I began to pray under my breath as the plane taxied down the runway heading for my hometown. It was ironic that my first trip back to my birthplace—to the hospital where I was born—was because my father had returned to that very same place to die.
The plane arrived a few hours later and I went directly to the hospital. From the hallway I could see my mother sitting at the side of my father’s bed, her head drooped in a fitful, upright sleep. My heart broke
at the sight—both from Daddy’s condition and seeing them together again after all these years. She probably sat up all night and was exhausted.
“Mama?” I threw my bag to the floor and ran to her; we dissolved in tears for a moment before I managed to ask, “Any change?”
“No. No change.” I turned to face the hospital bed, my heart leaped into my throat. Who was this man? This was not my father—not my handsome daddy with the stunning smile! This was not the sophisticated military man in uniform that I remembered. This was a stranger, an old man—all skin and bones with sunken eyes—and where was the full head of silver streaked hair? A silent scream rose from deep in my belly. Who are you? Where’s my daddy?
But I knew the answer. The daddy I remembered was the daddy of an eleven-year-old girl, because that was the last time I had actually seen him. My memory of Daddy was frozen in time from nearly thirty years before!
As a child, I explained it away. Because he was in the Air Force Daddy was gone a lot, but I was sure that one day he would come home to stay. As I grew older, I called it something different—abandonment. Why he did it didn’t matter to me as a little girl. I didn’t care about how discrimination or some other social injustice made it hard for black men to keep their families intact. I didn’t ever care whether my mother wanted him there or not. I wanted my daddy at home, so I grieved the loss of that relationship for a very long time.

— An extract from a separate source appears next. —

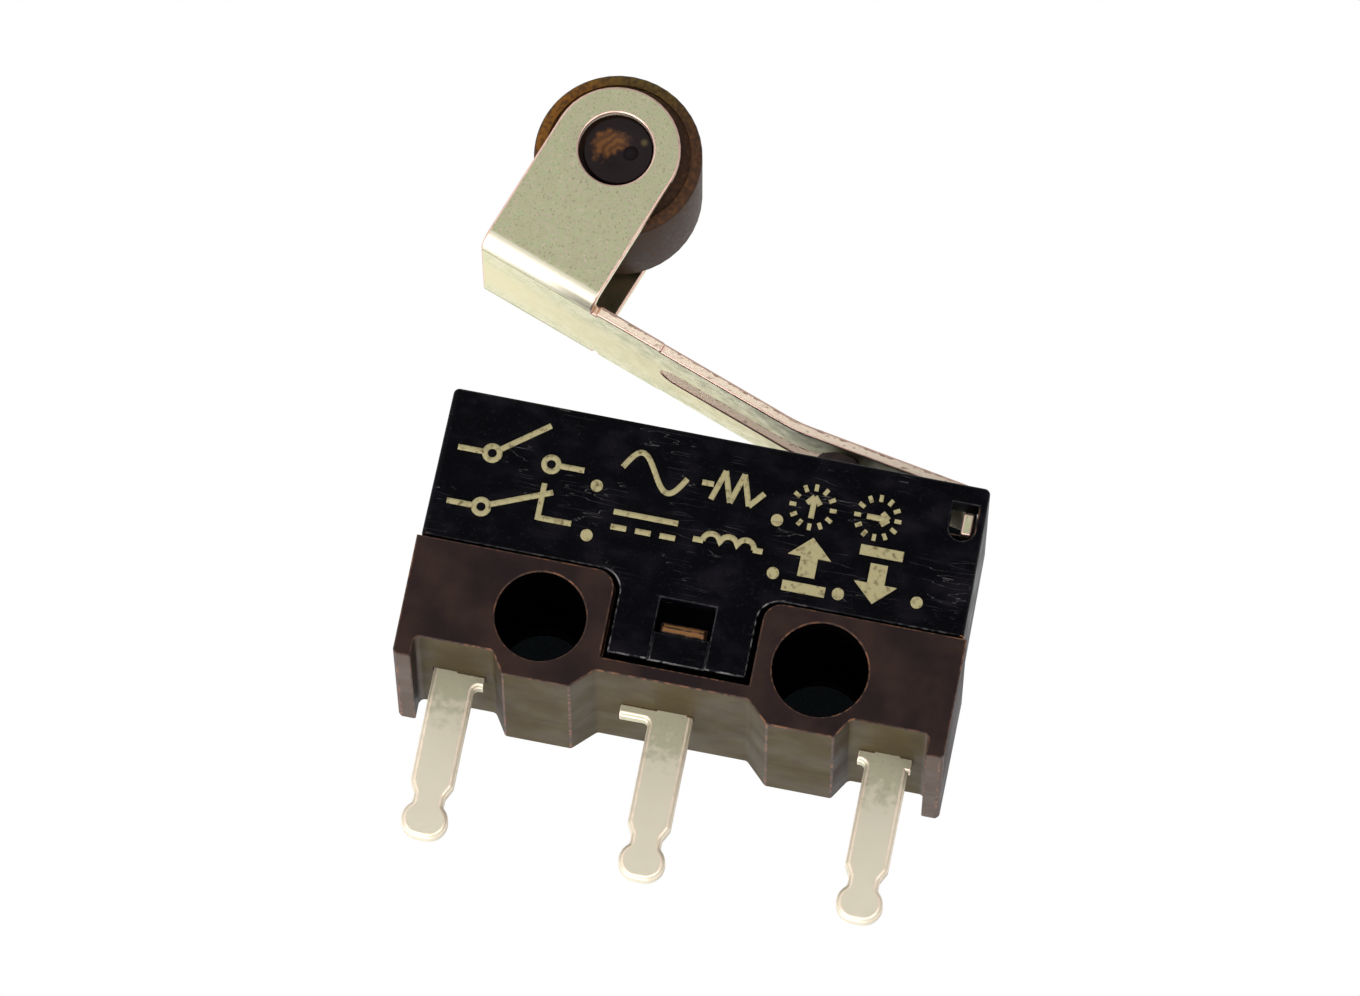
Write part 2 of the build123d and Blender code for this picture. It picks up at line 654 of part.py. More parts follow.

The turning point in how I felt about Daddy came after living without him for several years. My sister and I were going with our church to the nearby town where he lived. Somebody told us that Daddy lived right next door to the church, and they would let him know we were coming. I was terribly excited as I imagined our meeting. I’ll run to Daddy and give him a big hug! Then I’ll tell him about school and how smart I am and maybe invite him to come hear me lead a song with the choir. He’ll be so glad to see us! He’ll explain why he has been gone for so long and tell us how things will be different from now on. Maybe he will even come home with us!